Muro de Berlín
El último grande
Estos días celebramos el doble aniversario del nacimiento de Reagan y el de su acceso a la Casa Blanca. Antes de dedicarse a la política, Reagan trabajó con éxito como actor, representante sindical y relaciones públicas de General Electrics. Así consiguió una visión integradora de su país. En su momento, fue criticado con ferocidad por buena parte de la izquierda. La animadversión tenía su razón de ser. Reagan encarnaba la respuesta natural, se podría decir, a la ofensiva contracultural en la que se había embarcado buena parte de esa misma izquierda desde finales de los años 60. Sin embargo, Reagan no forzaba el tono: era simpático, amable y habiendo trabajado mucho tiempo en el Partido Demócrata, sentía alergia ante cualquier ideologización de la vida política. Reagan encarnaba el ideal norteamericano de libertad, igualdad de oportunidades y juego limpio. No era, ni mucho menos, un hombre común ni sencillo, pero toda su acción política giró en torno a la confianza en el sentido común y en la capacidad de todos los seres humanos para apreciar la libertad y sus beneficios.
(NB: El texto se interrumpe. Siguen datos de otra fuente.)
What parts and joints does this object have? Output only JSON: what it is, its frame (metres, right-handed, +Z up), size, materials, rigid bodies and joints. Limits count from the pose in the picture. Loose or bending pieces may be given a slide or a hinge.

Por eso, aunque desconfiaba de las actitudes emancipatorias que llevaron a Carter, su predecesor en la Casa Blanca, a abandonar al Shah en Irán o a dejar caer al dictador Somoza frente a los comunistas nicaragüenses, también sabía presentar con claridad el gran argumento de las democracias liberales a favor de regímenes que se sustenten en la tolerancia y la autonomía de los seres humanos. Estos días los países democráticos han oscilado entre el apoyo –supuestamente realista– a una dictadura como la de Mubarak y el respaldo –más o menos resignado– al movimiento revolucionario. Echamos de menos líderes como Reagan, capaces de encarnar y articular una visión liberal y democrática del mundo. No es cuestión de nostalgia ante la antigua grandeza, casi siempre poco ejemplar, de Occidente. Se trata de la capacidad para presentar un discurso y una actitud que muestren que nuestra propia forma de vida sigue siendo atractiva. ¿O acaso Reagan fue el último de un mundo ya perdido?